Dave Vanderspek - Table Top Bunny Hop 1983
For a number of years Golden Gate Park has been closed off to automobile traffic on Sundays for use by cyclists and roller skaters. Skateboarders soon adopt it as a place to practice freestyle skating. Not long after that, BMX riders start to get in on the act. My brother who skates freestyle - and eventually turns pro riding for Santa Cruz - tells me how friends of ours are going out there each Sunday. My good friend Tommy Guerrero also happens to live a block from the park so I borrow a Webco with coaster-brake tuff wheels and head out there. BMX in Golden Gate park is nothing new since we've had jumps out there in various spots for years. But, going to the center and hanging out in a flat area is something different. We try different tricks on our bikes seeing what could be done. There's always a bit of folk lore and legend floating around about some guy who can bunny-hop some huge obstacle. Or guys like Damon Frost who can spin rear wheel 900's off a roll-back or this other guy "Vander" who could do a sommersault...

Damon Frost 1983
When I met Dave there were so few BMX riders that anyone with a BMX bike was an instant bro. I forget exacty what we did that day but a typical day of freestyling at Golden Gate Park in the early days involved getting some circles going at "the bridge" or "center", riding some ledges and stuff, hitting some dirt jumps then riding the city. Vander was a good dirt jumper for the time but everyone was really blown away that he could hit pancake flat tabletop bunny hops from a near standstill. The Vanderoll was a cool thing too but the flattie bunny-hops were bad-ass. It's amazing that they never caught that in the magazines. For him it was an old trick by then. The photos I have of this are still some of my favorite freestyle photos ever. Something about the flat tabletop on the ground that just has dirt, street and flatland all mixed into one. And, since I've never seen anyone else do this, it just reminds me that Vander had real talent on a bike.

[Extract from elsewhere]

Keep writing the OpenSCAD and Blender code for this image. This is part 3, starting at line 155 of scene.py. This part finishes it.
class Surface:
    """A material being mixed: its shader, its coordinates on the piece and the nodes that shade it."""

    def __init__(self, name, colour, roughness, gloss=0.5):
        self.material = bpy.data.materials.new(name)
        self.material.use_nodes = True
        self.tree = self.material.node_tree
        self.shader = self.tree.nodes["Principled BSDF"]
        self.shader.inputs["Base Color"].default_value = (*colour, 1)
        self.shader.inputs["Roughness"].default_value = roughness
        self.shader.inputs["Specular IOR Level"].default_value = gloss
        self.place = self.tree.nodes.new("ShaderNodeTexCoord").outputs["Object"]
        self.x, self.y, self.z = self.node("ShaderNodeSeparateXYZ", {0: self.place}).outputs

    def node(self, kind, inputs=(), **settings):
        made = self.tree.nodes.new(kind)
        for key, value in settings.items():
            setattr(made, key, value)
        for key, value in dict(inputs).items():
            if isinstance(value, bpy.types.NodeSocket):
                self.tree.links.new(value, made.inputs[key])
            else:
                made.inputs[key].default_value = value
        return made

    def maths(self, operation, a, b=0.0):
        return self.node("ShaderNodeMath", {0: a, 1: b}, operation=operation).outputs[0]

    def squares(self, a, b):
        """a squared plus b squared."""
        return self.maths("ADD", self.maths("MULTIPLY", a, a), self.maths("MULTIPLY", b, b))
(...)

Marc Babus - Pedal Grinder 1983 Dave wasn't a bad skater either. Not really a great one or anything but he could do some stuff - more than most BMXers at the time for sure. The really great thing though was that since he was "part skater" he and I had the exact same ideas about BMX and skating being totally related and that we should be riding the same places and doing shows together. And that BMX freestylers shouldn't have to wear leathers and all that motorcycle looking stuff. At the time we were really trying to get our own identity for freestyle away from racing.